Comparison of Periodic Tables before Mendeleev

    My biggest discovery this week has been a collection in our archives of the notes of Edward Mazurs, who wrote the definitive work on classifying different systems of periodic tables in 1957 with  a revised edition in 1974 (Graphic Representations of the Periodic System During One Hundred Years; University of Alabama Press). Mazurs was a professor of chemistry at the University of Riga in Latvia until he escaped the Soviet occupation following World War II. After working for many years at Argo Corn Products in Chicago, first as a janitor and later as a chemist,  he retired from Argo and moved to Santa Barbara, CA where he taught at Westmont College.

Wooden periodic table by Edward Mazurs

Wooden periodic table by Edward Mazurs

He collected articles and wrote extensive, detailed notes on every version of the periodic table he could find as it developed from its start in the early 1860s with the work of de Chancourtois through 1974. All of those notes have been donated to CHF and fill up ten binders, with meticulous drawings, charts, tables, and frequent additions and changes. There are also some pieces of the original artwork prepared for the book, and a wooden model of the periodic table Mazurs built himself. I am including photos of a few of the more interesting forms of the table here.

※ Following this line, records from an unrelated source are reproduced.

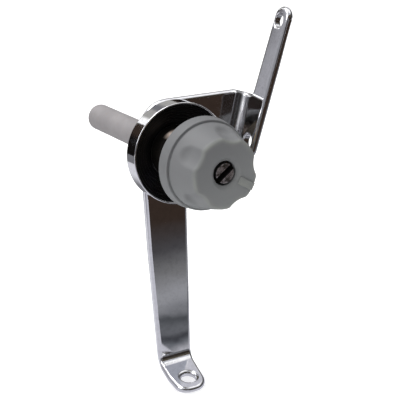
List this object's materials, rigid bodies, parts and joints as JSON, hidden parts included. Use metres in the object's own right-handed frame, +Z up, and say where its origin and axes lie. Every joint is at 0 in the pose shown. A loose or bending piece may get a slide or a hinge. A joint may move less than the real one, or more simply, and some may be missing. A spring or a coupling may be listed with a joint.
{
  "type": "keyed window lock",
  "caption": "Push-and-turn window lock: a folded chromed bracket carries a knob whose sprung bolt is held out by a key-turned plug.",
  "frame": {"origin": "middle of the flange's outer screw face, midway between its two screw holes", "axes": "+Z up, along the leg towards the arm's tip; +Y along the bolt, away from the knob; +X to the right as the user sees the knob"},
  "size_m": [0.0596, 0.0987, 0.1339],
  "materials": {
    "chrome": "bright chromed sheet steel",
    "satin_steel": "satin steel",
    "blacked_steel": "oil-blacked steel",
    "zinc_steel": "zinc-plated steel",
    "brass": "plain brass",
    "grey_plastic": "matte grey moulded plastic",
    "black_rubber": "matte black rubber",
    "white_nylon": "natural nylon"
  },
  "bodies": {
    "lock_body": {"mounting_bracket": "chrome", "bezel_cup": "chrome", "cup_liner": "black_rubber", "seating_washer": "black_rubber", "barrel": "blacked_steel", "guide_bush": "white_nylon", "wiper_seal": "black_rubber", "lock_washer": "zinc_steel", "barrel_nut": "zinc_steel", "return_spring": "zinc_steel"},
    "push_carrier": {"spring_seat": "zinc_steel"},
    "knob_and_bolt": {"knob": "grey_plastic", "hub_insert": "brass", "grub_screw": "zinc_steel", "bolt_rod": "satin_steel", "buffer_washer": "black_rubber", "stop_ring": "zinc_steel"},
    "plug": {"key_plug": "satin_steel", "plug_o_ring": "black_rubber", "plug_clip": "zinc_steel", "cam_rod": "satin_steel"},
    "pin": {"locking_pin": "satin_steel"}
  },
  "joints": [
    {"name": "knob_push", "type": "slide", "parent": "lock_body", "child": "push_carrier", "axis": [0, 1, 0], "range_m": [0, 0.015], "stiffness_N_per_m": 600, "springref_m": -0.005, "deforming": ["return_spring"]},
    {"name": "knob_turn", "type": "hinge", "parent": "push_carrier", "child": "knob_and_bolt", "pos_m": [-0.03444, 0.00345, -0.02071], "axis": [0, 1, 0], "range_deg": [0, 90]},
    {"name": "key_turn", "type": "hinge", "parent": "knob_and_bolt", "child": "plug", "pos_m": [-0.03444, 0.00345, -0.02071], "axis": [0, 1, 0], "range_deg": [0, 90]},
    {"name": "pin_throw", "type": "slide", "parent": "knob_and_bolt", "child": "pin", "axis": [0, 0, 1], "range_m": [0, 0.0012]}
  ],
  "couplings": [
    {"joint": "key_turn", "follows": "pin_throw", "rad_per_m": 1309}
  ]
}
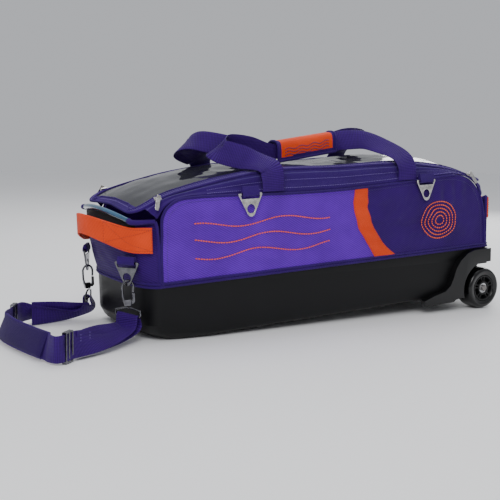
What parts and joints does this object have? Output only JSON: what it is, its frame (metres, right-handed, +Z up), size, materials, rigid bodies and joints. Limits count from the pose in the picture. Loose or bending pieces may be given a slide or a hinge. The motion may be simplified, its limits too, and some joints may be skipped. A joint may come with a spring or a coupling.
{
  "type": "rolling bowling bag",
  "caption": "Long soft-sided bowling ball roller bag on a moulded tub with two wheels, windowed zip lid, carry straps and a clip-on pull strap",
  "frame": {"origin": "on the floor, under the middle of the whole object's bounding box, pull strap laid out included", "axes": "+X along the bag from the grab-handle end with the pull strap to the wheel end, +Y to the far side (the side with the lid's hinge), +Z up; the bag leans by 2.65 degrees, wheel end raised"},
  "size_m": [1.1058, 0.3546, 0.3963],
  "materials": {
    "moulded": "moulded ABS, fine texture",
    "board": "stiffener board",
    "foam": "closed-cell foam",
    "lining": "black nylon lining over foam",
    "purple": "polyester twill weave",
    "dark_purple": "polyester twill weave, dark",
    "web": "ribbed nylon webbing",
    "orange": "polyester weave with overstitched edges",
    "teal": "glossy vinyl tube",
    "clear": "smoked clear PVC",
    "gunmetal": "black nickel plated zinc",
    "nickel": "nickel plated",
    "tyre": "glossy cast polyurethane",
    "hub": "glass-filled nylon"
  },
  "bodies": {
    "bag": {"axle_bolt_far": "nickel", "axle_bolt_near": "nickel", "base_board": "board", "base_tub": "moulded", "divider_front": "lining", "divider_rear": "lining", "end_bead_front": "teal", "end_bead_rear": "teal", "end_handle_front": "orange", "end_handle_rear": "orange", "end_wall_front": "dark_purple", "end_wall_rear": "dark_purple", "foam_base": "foam", "gusset_far": "dark_purple", "gusset_near": "dark_purple", "side_panel_far": "purple", "side_panel_near": "purple", "side_tab_front": "web", "side_tab_rear": "web", "wheel_housing_far": "moulded", "wheel_housing_near": "moulded"},
    "lid": {"lid_frame": "dark_purple", "lid_window": "clear"},
    "carry_near": {"carry_strap_near": "web", "handle_wrap": "orange"},
    "carry_far": {"carry_strap_far": "web"},
    "side_ring_front": {"side_ring_front": "gunmetal"},
    "side_ring_rear": {"side_ring_rear": "gunmetal"},
    "end_rings": {"end_ring_near": "gunmetal", "end_ring_far": "gunmetal", "end_tab_near": "web", "end_tab_far": "web"},
    "pull_strap": {"snap_hook_near": "gunmetal", "snap_hook_far": "gunmetal", "swivel_eye_near": "gunmetal", "swivel_eye_far": "gunmetal", "strap_web_near": "web", "strap_web_far": "web", "strap_pad": "web", "tri_glide_near": "gunmetal", "tri_glide_far": "gunmetal"},
    "gate_near": {"gate_near": "gunmetal"},
    "gate_far": {"gate_far": "gunmetal"},
    "wheel_near": {"tyre_near": "tyre", "hub_near": "hub", "bearing_outer_near": "nickel", "bearing_inner_near": "nickel"},
    "wheel_far": {"tyre_far": "tyre", "hub_far": "hub", "bearing_outer_far": "nickel", "bearing_inner_far": "nickel"},
    "slider_front_near": {"slider_front_near": "nickel"},
    "pull_front_near": {"pull_front_near": "nickel"},
    "slider_front_far": {"slider_front_far": "nickel"},
    "pull_front_far": {"pull_front_far": "nickel"},
    "slider_rear_near": {"slider_rear_near": "nickel"},
    "pull_rear_near": {"pull_rear_near": "nickel"},
    "slider_rear_far": {"slider_rear_far": "nickel"},
    "pull_rear_far": {"pull_rear_far": "nickel"}
  },
  "joints": [
    {"name": "lid_hinge", "type": "hinge", "parent": "bag", "child": "lid", "pos_m": [0.09146, 0.1486, 0.3041], "axis": [-0.9989, 0, -0.0462], "range_deg": [0, 95], "deforming": ["carry_strap_near", "carry_strap_far", "handle_wrap"]},
    {"name": "carry_near_drop", "type": "hinge", "parent": "bag", "child": "carry_near", "pos_m": [0.09261, -0.1119, 0.27913], "axis": [0.9989, 0, 0.0462], "range_deg": [0, 142.5]},
    {"name": "carry_far_drop", "type": "hinge", "parent": "bag", "child": "carry_far", "pos_m": [0.09261, 0.1611, 0.27913], "axis": [-0.9989, 0, -0.0462], "range_deg": [0, 142.5]},
    {"name": "side_ring_front_swing", "type": "hinge", "parent": "bag", "child": "side_ring_front", "pos_m": [-0.12145, -0.1159, 0.26473], "axis": [-0.9989, 0, -0.0462], "range_deg": [0, 90]},
    {"name": "side_ring_rear_swing", "type": "hinge", "parent": "bag", "child": "side_ring_rear", "pos_m": [0.30804, -0.1159, 0.28558], "axis": [-0.9989, 0, -0.0462], "range_deg": [0, 90]},
    {"name": "end_rings_swing", "type": "hinge", "parent": "bag", "child": "end_rings", "pos_m": [-0.34312, 0.0246, 0.15489], "axis": [0, 1, 0], "range_deg": [0, 20]},
    {"name": "strap_lift", "type": "hinge", "parent": "end_rings", "child": "pull_strap", "pos_m": [-0.34682, 0.0246, 0.10486], "axis": [0, 1, 0], "range_deg": [0, 50]},
    {"name": "gate_near_open", "type": "hinge", "parent": "pull_strap", "child": "gate_near", "pos_m": [-0.33683, -0.07429, 0.07179], "axis": [-0.1044, -0.9945, -0.0048], "range_deg": [0, 18], "stiffness_Nm_per_rad": 0.02},
    {"name": "gate_far_open", "type": "hinge", "parent": "pull_strap", "child": "gate_far", "pos_m": [-0.33683, 0.12349, 0.07179], "axis": [0.1044, -0.9945, 0.0048], "range_deg": [0, 18], "stiffness_Nm_per_rad": 0.02},
    {"name": "wheel_near_spin", "type": "hinge", "parent": "bag", "child": "wheel_near", "pos_m": [0.4858, -0.1029, 0.04572], "axis": [0, 1, 0], "continuous": true},
    {"name": "wheel_far_spin", "type": "hinge", "parent": "bag", "child": "wheel_far", "pos_m": [0.4858, 0.1521, 0.04572], "axis": [0, 1, 0], "continuous": true},
    {"name": "slider_front_near_slide", "type": "slide", "parent": "bag", "child": "slider_front_near", "axis": [0.9665, 0, 0.2565], "range_m": [0, 0.08]},
    {"name": "pull_front_near_swing", "type": "hinge", "parent": "slider_front_near", "child": "pull_front_near", "pos_m": [-0.30298, -0.10653, 0.26219], "axis": [-0.1142, 0.9374, -0.3289], "range_deg": [-25, 25]},
    {"name": "slider_front_far_slide", "type": "slide", "parent": "bag", "child": "slider_front_far", "axis": [0.9665, 0, 0.2565], "range_m": [0, 0.08]},
    {"name": "pull_front_far_swing", "type": "hinge", "parent": "slider_front_far", "child": "pull_front_far", "pos_m": [-0.30298, 0.15573, 0.26219], "axis": [-0.1142, -0.9374, -0.3289], "range_deg": [-25, 25]},
    {"name": "slider_rear_near_slide", "type": "slide", "parent": "bag", "child": "slider_rear_near", "axis": [-0.9697, 0, 0.2444], "range_m": [0, 0.04]},
    {"name": "pull_rear_near_swing", "type": "hinge", "parent": "slider_rear_near", "child": "pull_rear_near", "pos_m": [0.4453, -0.10657, 0.30008], "axis": [0.1441, 0.9374, -0.3169], "range_deg": [-25, 25]},
    {"name": "slider_rear_far_slide", "type": "slide", "parent": "bag", "child": "slider_rear_far", "axis": [-0.9697, 0, 0.2444], "range_m": [0, 0.04]},
    {"name": "pull_rear_far_swing", "type": "hinge", "parent": "slider_rear_far", "child": "pull_rear_far", "pos_m": [0.4453, 0.15577, 0.30008], "axis": [0.1441, -0.9374, -0.3169], "range_deg": [-25, 25]}
  ],
  "couplings": [
    {"joint": "carry_near_drop", "follows": "lid_hinge", "ratio": 1.5},
    {"joint": "carry_far_drop", "follows": "lid_hinge", "ratio": 1.5}
  ]
}
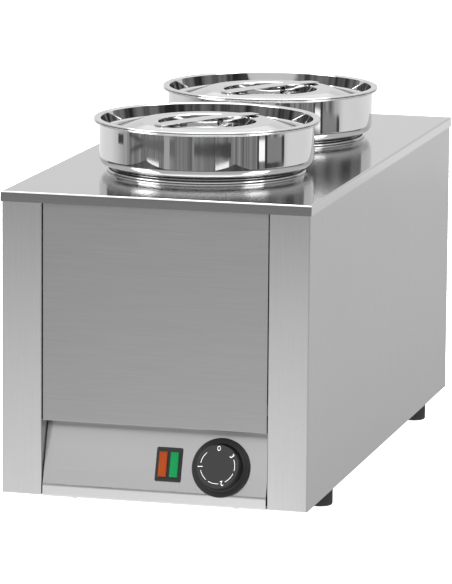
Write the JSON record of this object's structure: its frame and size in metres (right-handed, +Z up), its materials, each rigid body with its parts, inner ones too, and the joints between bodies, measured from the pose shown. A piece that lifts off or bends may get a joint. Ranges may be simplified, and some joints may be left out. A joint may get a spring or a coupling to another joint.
{
  "type": "soup kettle",
  "caption": "Counter-top stainless bain-marie: round lidded pots hang in heated wells in a box casing, with a leaning control fascia, dial knob and pilot lamps.",
  "frame": {"origin": "on the table, under the middle of the casing", "axes": "+Z up; -Y towards the user, who faces the knob; +X to the user's right"},
  "size_m": [0.285, 0.6069, 0.3379],
  "materials": {
    "brushed_steel": "satin brushed stainless steel sheet",
    "polished_steel": "mirror-polished stainless steel",
    "zinc_steel": "dull zinc-plated steel",
    "black_plastic": "satin moulded black plastic",
    "black_rubber": "matt moulded rubber",
    "amber_lens": "translucent moulded lens",
    "green_lens": "translucent moulded lens",
    "lamp_glass": "clear glass",
    "ceramic_fibre": "fibrous insulation",
    "copper_tube": "drawn copper",
    "bakelite": "moulded phenolic",
    "white_ceramic": "glazed ceramic",
    "brown_lead": "silicone insulation",
    "blue_lead": "silicone insulation"
  },
  "bodies": {
    "housing": {"base_plate": "zinc_steel", "bulb_clip": "zinc_steel", "cable_gland": "black_plastic", "capillary_tube": "copper_tube", "control_fascia": "brushed_steel", "earth_stud": "zinc_steel", "element_bar_front": "zinc_steel", "element_bar_rear": "zinc_steel", "element_nut_front": "zinc_steel", "element_nut_rear": "zinc_steel", "fascia_screw_left": "zinc_steel", "fascia_screw_right": "zinc_steel", "foot_front_left": "black_rubber", "foot_front_right": "black_rubber", "foot_rear_left": "black_rubber", "foot_rear_right": "black_rubber", "foot_screw_front_left": "zinc_steel", "foot_screw_front_right": "zinc_steel", "foot_screw_rear_left": "zinc_steel", "foot_screw_rear_right": "zinc_steel", "front_panel": "brushed_steel", "gland_locknut": "black_plastic", "heater_lead_front": "blue_lead", "heater_lead_rear": "blue_lead", "heating_element_front": "zinc_steel", "heating_element_rear": "zinc_steel", "insulation_front": "ceramic_fibre", "insulation_rear": "ceramic_fibre", "lamp_bezel": "black_plastic", "lamp_lens_amber": "amber_lens", "lamp_lens_green": "green_lens", "neon_lamp_amber": "lamp_glass", "neon_lamp_green": "lamp_glass", "overheat_cutout_front": "bakelite", "overheat_cutout_rear": "bakelite", "rear_panel": "brushed_steel", "rear_screw_high_left": "zinc_steel", "rear_screw_high_right": "zinc_steel", "rear_screw_low_left": "zinc_steel", "rear_screw_low_right": "zinc_steel", "sensor_bulb": "copper_tube", "side_panel_left": "brushed_steel", "side_panel_right": "brushed_steel", "supply_lead": "brown_lead", "terminal_block": "white_ceramic", "thermostat_body": "bakelite", "top_cover": "brushed_steel", "well_front": "brushed_steel", "well_rear": "brushed_steel"},
    "front_pot": {"pot_front": "polished_steel"},
    "rear_pot": {"pot_rear": "polished_steel"},
    "front_lid": {"lid_front": "polished_steel", "lid_handle_front": "polished_steel"},
    "rear_lid": {"lid_rear": "polished_steel", "lid_handle_rear": "polished_steel"},
    "control_knob": {"control_knob": "black_plastic", "thermostat_shaft": "zinc_steel"}
  },
  "joints": [
    {"name": "front_pot_lift", "type": "slide", "parent": "housing", "child": "front_pot", "axis": [0, 0, 1], "range_m": [0, 0.2]},
    {"name": "rear_pot_lift", "type": "slide", "parent": "housing", "child": "rear_pot", "axis": [0, 0, 1], "range_m": [0, 0.2]},
    {"name": "front_lid_lift", "type": "slide", "parent": "front_pot", "child": "front_lid", "axis": [0, 0, 1], "range_m": [0, 0.06]},
    {"name": "rear_lid_lift", "type": "slide", "parent": "rear_pot", "child": "rear_lid", "axis": [0, 0, 1], "range_m": [0, 0.06]},
    {"name": "knob_turn", "type": "hinge", "parent": "housing", "child": "control_knob", "pos_m": [0.0604, -0.28561, 0.04772], "axis": [0, 0.9488, -0.3157], "range_deg": [0, 308]}
  ]
}
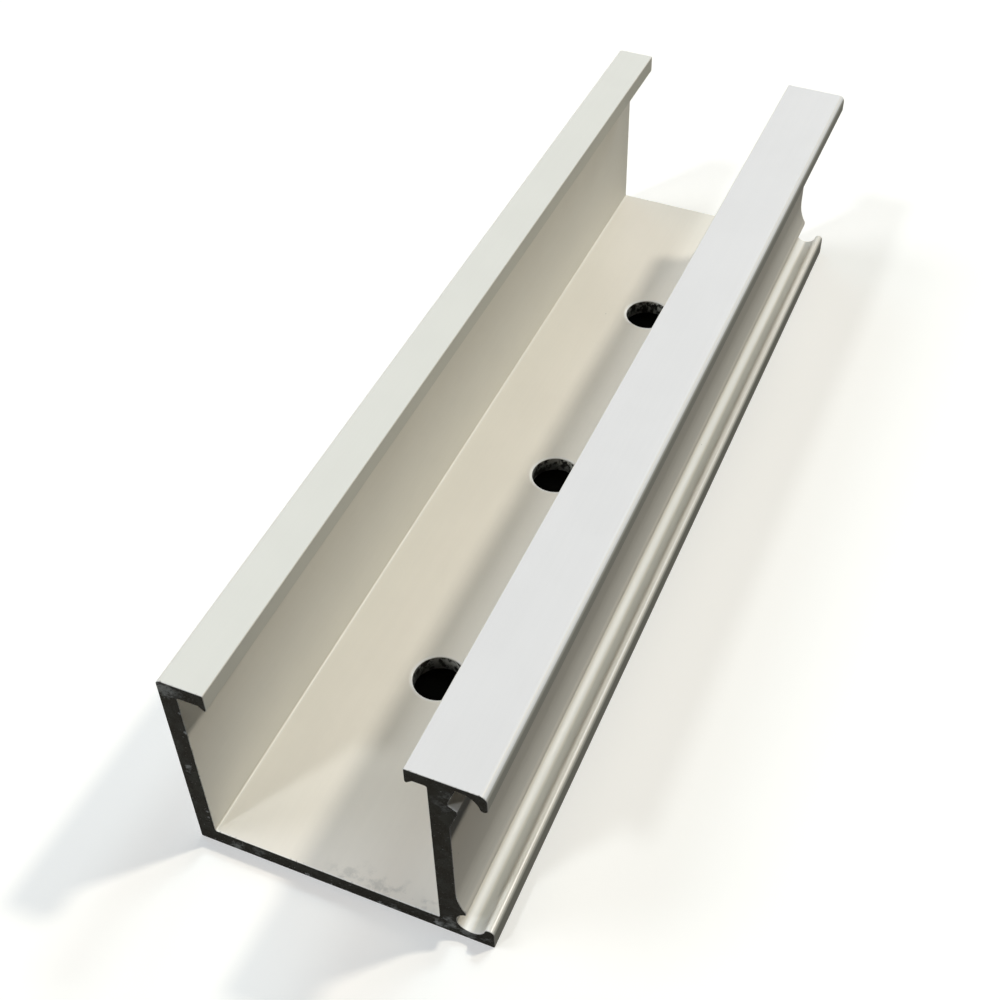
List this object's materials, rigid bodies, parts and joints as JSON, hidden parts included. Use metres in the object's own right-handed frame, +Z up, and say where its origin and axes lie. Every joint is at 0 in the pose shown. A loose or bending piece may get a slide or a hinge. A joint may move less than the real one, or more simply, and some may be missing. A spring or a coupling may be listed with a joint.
{
  "type": "solar mounting rail",
  "caption": "Short piece of coated aluminium mounting rail: open channel with two lips, a hooked side flange, a grooved foot and drilled floor holes.",
  "frame": {"origin": "centre of the underside: middle of the overall width, middle of the cut length, on the plane that the rail lies on", "axes": "+Y along the rail, from the end nearest the camera in the picture to the far end; +Z up, out of the channel's open mouth; +X across, towards the side with the hooked flange and the grooved foot"},
  "size_m": [0.05, 0.183, 0.04],
  "materials": {
    "coated_aluminium": "satin warm off-white coat over extruded aluminium, bare and darkened on the sawn ends and in the drilled holes"
  },
  "bodies": {
    "root": {"mounting_rail": "coated_aluminium"}
  },
  "joints": []
}
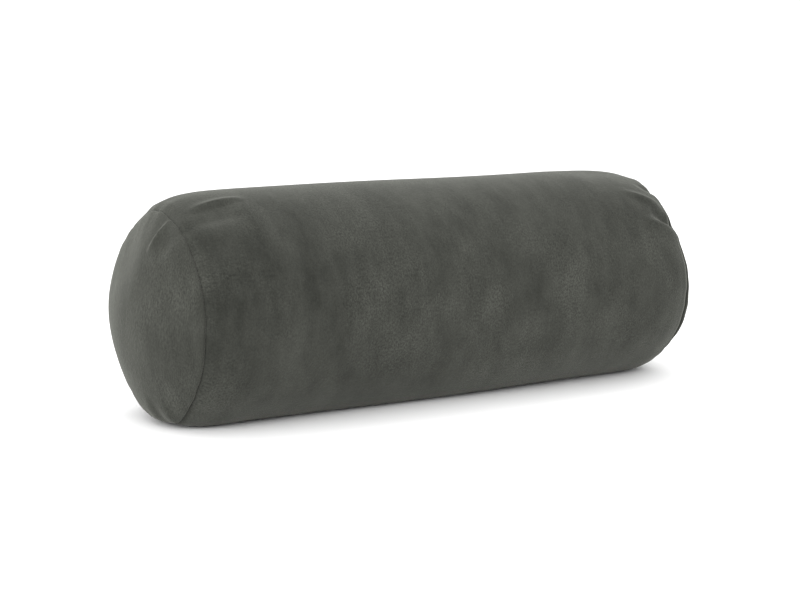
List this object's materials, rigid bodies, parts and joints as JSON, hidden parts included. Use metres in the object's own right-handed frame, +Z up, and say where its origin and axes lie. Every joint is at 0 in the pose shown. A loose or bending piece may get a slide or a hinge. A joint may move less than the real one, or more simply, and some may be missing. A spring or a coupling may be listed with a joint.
{
  "type": "bolster pillow",
  "caption": "Round bolster pillow in dark velvet with sewn-in end panels, a zip along the back, and an inner pillow of foam and wadding",
  "frame": {"origin": "middle of the flattened underside, where the pillow rests", "axes": "+X along the pillow's axis towards the end where the zip closes, +Z up, +Y to the back, where the zip is"},
  "size_m": [0.556, 0.2, 0.1902],
  "materials": {
    "velvet": "short-pile velvet, dark olive grey",
    "thread": "dark sewing thread",
    "zip_tape": "woven zip tape",
    "zip_nylon": "nylon coil",
    "zip_metal": "gunmetal plating",
    "label_satin": "blank satin label",
    "casing_cotton": "undyed plain-weave cotton",
    "casing_thread": "undyed thread",
    "wadding": "white polyester wadding",
    "foam": "open-cell polyurethane foam"
  },
  "bodies": {
    "pillow": {"cover_tube": "velvet", "cover_end_left": "velvet", "cover_end_right": "velvet", "end_seam_thread_left": "thread", "end_seam_thread_right": "thread", "edge_overlock_left": "thread", "edge_overlock_right": "thread", "back_seam_thread_left": "thread", "back_seam_thread_right": "thread", "zip_stitching_upper": "thread", "zip_stitching_lower": "thread", "zip_tape_upper": "zip_tape", "zip_tape_lower": "zip_tape", "zip_coil_upper": "zip_nylon", "zip_coil_lower": "zip_nylon", "zip_top_stop_upper": "zip_metal", "zip_top_stop_lower": "zip_metal", "zip_bottom_stop": "zip_metal", "care_label": "label_satin", "insert_casing_tube": "casing_cotton", "insert_casing_end_left": "casing_cotton", "insert_casing_end_right": "casing_cotton", "insert_seam_thread_left": "casing_thread", "insert_seam_thread_right": "casing_thread", "insert_closing_seam": "casing_thread", "wadding_wrap": "wadding", "wadding_end_left": "wadding", "wadding_end_right": "wadding", "foam_core": "foam"},
    "slider": {"zip_slider": "zip_metal"},
    "pull": {"zip_pull": "zip_metal"}
  },
  "joints": [
    {"name": "zip_slide", "type": "slide", "parent": "pillow", "child": "slider", "axis": [1, 0, 0], "range_m": [-0.3494, 0]},
    {"name": "zip_pull_swing", "type": "hinge", "parent": "slider", "child": "pull", "pos_m": [0.17495, 0.09505, 0.1248], "axis": [0, 0.342, -0.9397], "range_deg": [0, 170]}
  ]
}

Periodic table shaped like rabbit ears

Periodic table shaped like rabbit ears

Spiral-form periodic table

Spiral-form periodic table

 

 

 

 

 

 

    As for me, I’ve struggled for years to teach the periodic law to first-year chemistry students and find the structure of the common medium-format table to be a hindrance when explaining the electronic structure of atoms. The order of electron orbital filling is simply too hard to grasp using the usual table. Mazurs came to the conclusion – and so have I – that a left-step table works best, as shown here. As one progressed through the eight periods (rows) one adds electron orbitals in the correct order. The only remaining problem is the First Period – hydrogen is OK in the alkali metal column (that’s where it usually is placed) but helium doesn’t belong in the alkaline earth family, at least not chemically (although it does electronically as it has filled an s-orbital).

Left-step periodic table

Left-step periodic table

    Perhaps hydrogen and helium should be floated above the main table as they are now in the medium-long format. But that is for chemical theorists and philosophers to debate on. In the meantime, I continue to photograph a few more books in my remaining week at CHF, then packing up and driving back to Utah. I had hoped to have an episode or two completely done by now, but have made the decision to spend my time at CHF acquiring more materials rather than editing; the final edits will have to wait until I get back to Utah. Sorry about the delay, but by the end of September the first two podcast episodes will be done. With what I plan on videotaping on my way back to Utah and what we already have done, there will be enough material to make approximately 30 episodes. Now I just need to find the time and funds to edit it all.